**Written instruction:** In the records below, find the line containing "Write the three.js", then extract that line and all subsequent lines exactly, leaving out everything else.

(Data items)
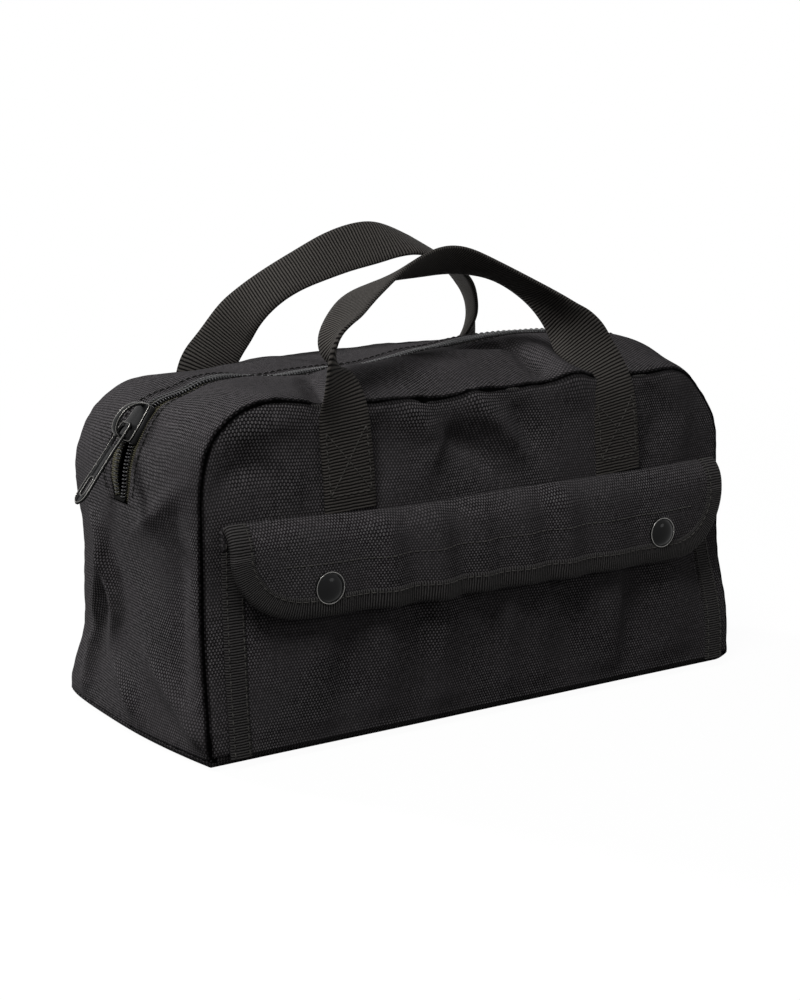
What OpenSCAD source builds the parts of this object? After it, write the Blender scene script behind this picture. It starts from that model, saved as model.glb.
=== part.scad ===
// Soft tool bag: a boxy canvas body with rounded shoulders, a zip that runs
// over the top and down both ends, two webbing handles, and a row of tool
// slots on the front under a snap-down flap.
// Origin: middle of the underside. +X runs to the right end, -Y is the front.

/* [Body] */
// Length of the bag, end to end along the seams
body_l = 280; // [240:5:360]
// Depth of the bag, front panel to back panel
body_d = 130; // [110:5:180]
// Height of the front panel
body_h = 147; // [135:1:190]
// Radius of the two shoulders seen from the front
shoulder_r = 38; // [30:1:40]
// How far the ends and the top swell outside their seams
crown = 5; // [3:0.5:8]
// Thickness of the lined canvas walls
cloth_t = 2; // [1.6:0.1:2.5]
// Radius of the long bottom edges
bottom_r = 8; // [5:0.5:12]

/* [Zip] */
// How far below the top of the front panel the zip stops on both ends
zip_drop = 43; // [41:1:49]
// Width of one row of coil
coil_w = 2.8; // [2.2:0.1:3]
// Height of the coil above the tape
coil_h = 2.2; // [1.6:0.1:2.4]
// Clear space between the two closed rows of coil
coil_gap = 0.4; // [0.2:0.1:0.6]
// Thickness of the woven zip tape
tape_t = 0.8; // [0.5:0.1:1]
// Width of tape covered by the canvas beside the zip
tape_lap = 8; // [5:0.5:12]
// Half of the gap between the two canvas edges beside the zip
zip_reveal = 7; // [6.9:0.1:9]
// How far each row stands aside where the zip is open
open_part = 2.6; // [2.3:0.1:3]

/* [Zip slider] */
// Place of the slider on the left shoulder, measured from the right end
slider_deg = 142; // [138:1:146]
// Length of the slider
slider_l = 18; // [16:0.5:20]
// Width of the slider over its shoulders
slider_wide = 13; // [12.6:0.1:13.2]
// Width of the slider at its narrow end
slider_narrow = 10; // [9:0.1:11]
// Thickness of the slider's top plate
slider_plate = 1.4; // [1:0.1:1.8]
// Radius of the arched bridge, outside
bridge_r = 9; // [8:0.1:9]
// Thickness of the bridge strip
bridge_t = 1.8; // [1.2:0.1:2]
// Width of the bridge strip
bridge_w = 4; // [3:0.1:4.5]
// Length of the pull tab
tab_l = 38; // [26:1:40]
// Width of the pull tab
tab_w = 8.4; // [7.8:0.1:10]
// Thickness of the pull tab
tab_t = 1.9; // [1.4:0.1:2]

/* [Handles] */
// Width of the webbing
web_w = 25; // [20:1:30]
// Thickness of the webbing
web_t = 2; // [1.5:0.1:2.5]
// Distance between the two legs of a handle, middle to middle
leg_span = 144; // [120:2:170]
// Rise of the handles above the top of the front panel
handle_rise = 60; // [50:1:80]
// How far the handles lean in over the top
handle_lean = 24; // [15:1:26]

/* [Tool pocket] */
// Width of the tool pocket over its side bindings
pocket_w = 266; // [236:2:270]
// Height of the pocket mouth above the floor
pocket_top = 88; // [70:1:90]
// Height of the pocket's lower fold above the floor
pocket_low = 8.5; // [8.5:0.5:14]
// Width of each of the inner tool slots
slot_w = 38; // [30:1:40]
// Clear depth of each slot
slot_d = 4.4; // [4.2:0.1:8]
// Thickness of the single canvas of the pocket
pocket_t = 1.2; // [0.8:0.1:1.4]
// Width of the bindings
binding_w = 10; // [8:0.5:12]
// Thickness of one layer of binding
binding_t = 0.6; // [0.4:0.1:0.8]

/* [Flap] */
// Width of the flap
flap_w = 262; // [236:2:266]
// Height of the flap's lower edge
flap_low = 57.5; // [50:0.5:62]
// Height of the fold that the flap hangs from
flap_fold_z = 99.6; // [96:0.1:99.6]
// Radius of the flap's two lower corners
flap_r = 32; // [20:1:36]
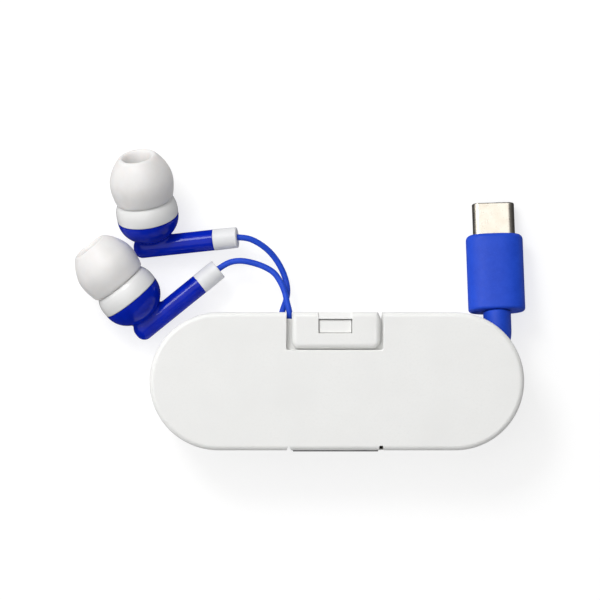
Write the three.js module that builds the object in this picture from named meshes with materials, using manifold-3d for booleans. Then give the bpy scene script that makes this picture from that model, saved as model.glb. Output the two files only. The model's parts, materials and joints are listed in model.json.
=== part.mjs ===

**The result:**
Write the three.js module that builds the object in this picture from named meshes with materials, using manifold-3d for booleans. Then give the bpy scene script that makes this picture from that model, saved as model.glb. Output the two files only. The model's parts, materials and joints are listed in model.json.
=== part.mjs ===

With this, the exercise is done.